((

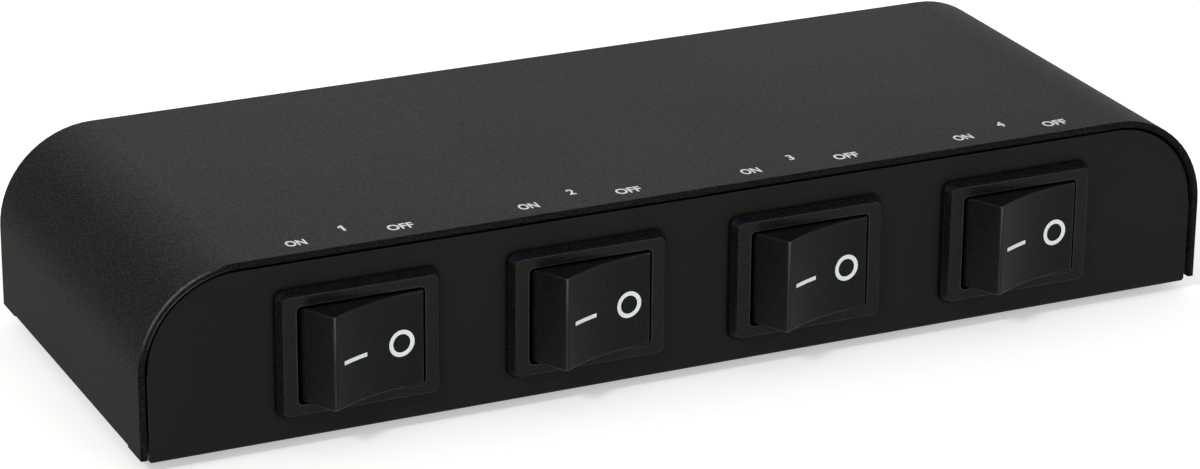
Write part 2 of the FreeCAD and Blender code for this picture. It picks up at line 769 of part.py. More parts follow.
def make_lever():
    """Push lever round its hinge: a finger tab that stands out and a leg that opens the clip."""
    half = lever_half
    tip = lever_reach
    lip_start = tip - lever_lip_length - lever_lip_slope
    leg_back = -half
    leg_front = leg_back + lever_leg_thickness
    yz = [
        (leg_back, half, half),
        (lip_start, half, 0),
        (tip - lever_lip_length, half + lever_lip_rise, lever_lip_slope / 4),
        (tip, half + lever_lip_rise, lever_lip_rise / 2),
        (tip, lever_toe_bevel - half, 0),
        (tip - lever_toe_bevel, -half, 0),
        (leg_front, -half, 0),
        (leg_front, -lever_leg_length, lever_leg_thickness / 3),
        (leg_back, -lever_leg_length, lever_leg_thickness / 3),
    ]
    points = [Vector(-lever_width / 2, y, z) for y, z, _ in yz]
    body = rounded_prism(points, [r for _, _, r in yz], X_AXIS * lever_width)
    pin_reach = lever_width / 2 + lever_side_gap + lever_pin_length
    pin = rod(lever_pin_diameter, Vector(-pin_reach, 0, 0), X_AXIS, 2 * pin_reach)
    return moved(fused([body, pin]), 0, -lever_hinge_depth, lever_z)


def make_clip():
    """Strip behind the lever's leg with a solder tab through the back of the block."""
    leaf_half = clip_width / 2
    tab_half = clip_tab_width / 2
    tab_rise = clip_thickness / 2
    leaf_y = clip_seat_gap - cavity_depth
    low_z = hole_bottom + clip_end_gap
    high_z = cavity_top - clip_end_gap
    tab_low = clip_tab_z - tab_rise
    tab_high = clip_tab_z + tab_rise
    leaf = box(-leaf_half, leaf_half, leaf_y, leaf_y + clip_thickness, low_z, high_z)
    tab = box(-tab_half, tab_half, clip_tab_end_y, leaf_y + tab_rise, tab_low, tab_high)
    return fused([leaf, tab])


def make_clips():
    clip = make_clip()
    one_block = [moved(clip, x, 0, z) for x, z in block_cells()]
    return Part.makeCompound([in_block(part, i) for i in range(block_count) for part in one_block])


# -------------------------------------------------------------------------------- wires
def make_lead(start, end):
    """Wire that leaves and arrives along Y, with one slanted run between."""
    leave = start + Y_AXIS * (solder_overlap + lead_straight)
    arrive = end - Y_AXIS * (solder_overlap + lead_straight)
    return bent_rod([start, leave, arrive, end], lead_bend_radius, lead_diameter)


def plus_clip_end(block, channel):
    """Where a wire lies on top of a plus clip's solder tab."""
    z = axis_z + polarities["plus"] + clip_tab_z + clip_thickness / 2 + solder_gap + lead_radius
    return Vector(block_x[block] + channels[channel], back_panel_y + clip_tab_end_y + solder_overlap, z)


def make_hookup_wires():
    """Two wires from each switch to its own block, and two from the input to the feed wires."""
    leads = []
    edge_offset = tab_width / 2 + solder_gap + lead_radius
    poles = {"left": 1, "right": -1}
    for i in range(switch_count):
        for channel, side in poles.items():
            z = axis_z + side * (pole_offset + edge_offset)
            start = Vector(switch_x[i] + blade_x, bezel_y + tab_end_y - solder_overlap, z)
            leads.append(make_lead(start, plus_clip_end(i + 1, channel)))
    for channel, side in poles.items():
        y = bezel_y + bus_y + bus_diameter / 2 + solder_gap
        start = Vector(switch_x[0] - feed_joint_reach, y, axis_z + side * pole_offset)
        leads.append(make_lead(start, plus_clip_end(0, channel)))
    return Part.makeCompound(leads)


def make_feed_wires():
    """One bare wire for each channel, threaded through the common tabs of all the switches."""
    x0 = switch_x[0] - feed_end_reach
    length = switch_x[-1] + feed_end_reach - x0
    starts = [Vector(x0, bezel_y + bus_y, axis_z + side * pole_offset) for side in SIDES]
    return Part.makeCompound([rod(bus_diameter, start, X_AXIS, length) for start in starts])


def make_negative_wires():
    """One wire for each channel, past all the minus clips: one below the tabs, one above."""
    x0 = block_x[0] - column_pitch / 2 - negative_bus_reach
    x1 = block_x[-1] + column_pitch / 2 + negative_bus_reach
    tab_z = axis_z + polarities["minus"] + clip_tab_z
    offset = clip_thickness / 2 + solder_gap + lead_radius
    y = back_panel_y + clip_tab_end_y + negative_bus_setback
    starts = [Vector(x0, y, tab_z + side * offset) for side in SIDES]
    return Part.makeCompound([rod(lead_diameter, start, X_AXIS, x1 - x0) for start in starts])


# ------------------------------------------------------------------------------ assembly
nodes = {
    "cover": make_cover(),
    "chassis": make_chassis(),
    "rubber_feet": make_feet(),
    "cover_screws": make_cover_screws(),
    "terminal_screws": make_terminal_screws(),
    "terminal_nuts": make_terminal_nuts(),
    "clip_contacts": make_clips(),
    "hookup_wires": make_hookup_wires(),
    "feed_bus_wires": make_feed_wires(),
    "negative_bus_wires": make_negative_wires(),
}

switch_parts = {
    "switch_%d_housing": make_switch_housing(),
    "rocker_%d": tilted(make_rocker()),
    "plungers_%d": tilted(both_poles(make_plunger)),
    "plunger_springs_%d": tilted(both_poles(make_plunger_spring)),
    "rocking_contacts_%d": both_poles(make_rocking_contact),
    "switch_%d_terminals": Part.makeCompound(
        [both_poles(make_common_terminal), both_poles(make_switched_terminal)]
    ),
}
for i in range(switch_count):
    for pattern, shape in switch_parts.items():
        nodes[pattern % (i + 1)] = in_switch(shape, i)

block_housing = make_block_housing()
lever = make_lever()
for i, block in enumerate(block_names):
    nodes["terminal_housing_" + block] = in_block(block_housing, i)
    for channel, x in channels.items():
        for polarity, z in polarities.items():
            name = "lever_%s_%s_%s" % (block, channel, polarity)
            nodes[name] = in_block(moved(lever, x, 0, z), i)

for name, shape in nodes.items():
    shape.exportStep("parts/%s.step" % name)
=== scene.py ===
import json
import math

import bmesh
import bpy
from mathutils import Matrix, Vector


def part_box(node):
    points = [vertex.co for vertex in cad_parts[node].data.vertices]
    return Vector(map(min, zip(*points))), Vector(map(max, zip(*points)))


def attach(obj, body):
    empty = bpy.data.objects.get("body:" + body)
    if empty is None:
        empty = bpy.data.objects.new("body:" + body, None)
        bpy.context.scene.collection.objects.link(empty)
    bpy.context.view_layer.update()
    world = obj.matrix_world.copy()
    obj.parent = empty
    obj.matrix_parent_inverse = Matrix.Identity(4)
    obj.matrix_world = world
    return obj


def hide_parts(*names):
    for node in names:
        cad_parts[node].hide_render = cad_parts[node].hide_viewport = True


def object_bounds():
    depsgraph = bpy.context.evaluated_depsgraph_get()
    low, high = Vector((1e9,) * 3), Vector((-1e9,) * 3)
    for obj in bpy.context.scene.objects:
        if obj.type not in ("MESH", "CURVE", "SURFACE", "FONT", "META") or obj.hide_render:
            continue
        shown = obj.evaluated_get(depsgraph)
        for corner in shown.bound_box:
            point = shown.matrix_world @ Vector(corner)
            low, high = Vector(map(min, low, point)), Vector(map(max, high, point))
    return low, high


# Looks of a speaker selector switch box: a folded steel box in black powder coat, with
# four rocker switches in front and five spring terminal blocks at the back.
# Metres, in the CAD's frame: X to the right along the front, Y to the back, Z up.

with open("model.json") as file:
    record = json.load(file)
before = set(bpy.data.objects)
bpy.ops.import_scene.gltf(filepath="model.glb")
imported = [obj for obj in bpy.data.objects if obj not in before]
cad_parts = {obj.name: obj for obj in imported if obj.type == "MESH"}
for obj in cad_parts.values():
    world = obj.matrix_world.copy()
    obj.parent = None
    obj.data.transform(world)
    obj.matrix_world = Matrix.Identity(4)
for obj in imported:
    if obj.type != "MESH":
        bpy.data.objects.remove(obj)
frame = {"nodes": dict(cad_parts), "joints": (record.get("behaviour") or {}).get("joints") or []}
cad_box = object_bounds()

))

Will you return exactly the lines above from the one with "block_housing = make_block_housing()" down to the one with "bpy.context.view_layer.update()", counting both as part of the range?

block_housing = make_block_housing()
lever = make_lever()
for i, block in enumerate(block_names):
    nodes["terminal_housing_" + block] = in_block(block_housing, i)
    for channel, x in channels.items():
        for polarity, z in polarities.items():
            name = "lever_%s_%s_%s" % (block, channel, polarity)
            nodes[name] = in_block(moved(lever, x, 0, z), i)

for name, shape in nodes.items():
    shape.exportStep("parts/%s.step" % name)
=== scene.py ===
import json
import math

import bmesh
import bpy
from mathutils import Matrix, Vector


def part_box(node):
    points = [vertex.co for vertex in cad_parts[node].data.vertices]
    return Vector(map(min, zip(*points))), Vector(map(max, zip(*points)))


def attach(obj, body):
    empty = bpy.data.objects.get("body:" + body)
    if empty is None:
        empty = bpy.data.objects.new("body:" + body, None)
        bpy.context.scene.collection.objects.link(empty)
    bpy.context.view_layer.update()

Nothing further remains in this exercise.